Sittannavasal Monuments
by Subramanian Swaminathan

Ezhadippattam 
There are a number of natural caverns with polished stone- beds in this hillock where Jain ascetics performed austerities.  
 

 
a few hundred meters south of the cave-temple 
is the beginning of the path that leads to Ezhadippattam
The Ezhadippattam is the name given to a natural cavern where over more than a thousand years since 1st century BC, Jaina ascetics practiced severest penance such as kayotsarga (meditation till salvation in standing posture) and sallekhana (fasting unto death). 
There are innumerable inscriptions here. But all these inscriptions are barely visible now, due to vandalism within the last 50-60 years. 
 
Entry to the Cavern
The Cavern
The cavern is near the top of the centre of the hill and on its eastern side. But the only approach is from the west, over the top of the hill. It is said that, originally this path to the cavern, along a narrow ledge in which precarious footholds are cut in the rock, was difficult and dangerous. Proper steps have now been cut, and an iron railing provided. 
 
The stone-bed
Tamil Brahmi script of the 1st century BC
 
Inscriptions
There is also a passage to reach the hill through 
a very narrow cavern, now under disuse
 
 
stone beds & inscriptions nearby

Presently the ASI had installed an iron barricade at the mouth of the cavern to stop vandalism.  The cavern is roomy but low. The floor is marked out into spaces for seventeen beds, each with a sort of stone pillow. They are highly polished. Similar arrangements can be found in other parts of India like Lomas Rishi cave of Gaya, Khandagiri- Udayagiri caves of Bhuvanesvar and many places in Tamilnadu like Anamalai, Alagarmalai, Tiruvallam, etc. In Pudukkottai itself, similar beds are there in Aluruttimalai of Narttamalai hills and Kudumiyamalai.  

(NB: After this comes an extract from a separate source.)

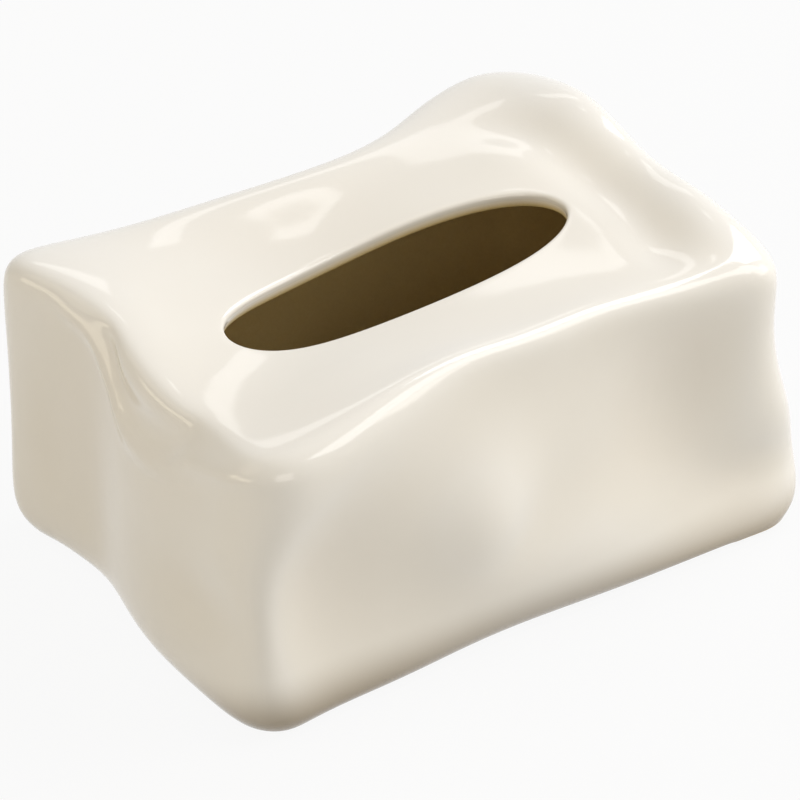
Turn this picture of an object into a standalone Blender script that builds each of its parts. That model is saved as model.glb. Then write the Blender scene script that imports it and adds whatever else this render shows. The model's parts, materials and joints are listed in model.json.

Most of the beds here are inscribed. One of them, the largest, is perhaps the oldest since it contains an inscription in Tamil in the Tamil Brahmi script of the 1st century BC. This is one of the oldest lithic records of South India.  

The inscription reads as follows: 
eriminatu kumizh-ur piranta kavuti-i 
tenku- cirupocil ilayar 
ceyta atit-anam. 

It mentions that one Ilaiyar of Tenku-chiru-posil made this seat for Kavuti born at Kumuzhur in Erumi-naadu. It is believed that the Kumuzhur in Erumi-naadu refers to a place in the present Vellore district.  By the other beds, names of other Jaina ascetics practiced sallekhana are inscribed. Thus, there are number inscriptions of 7th to 10th centuries AD. These inscriptions show that for about 1000 years from the 1st century BC this cavern was a resort of Jaina ascetics.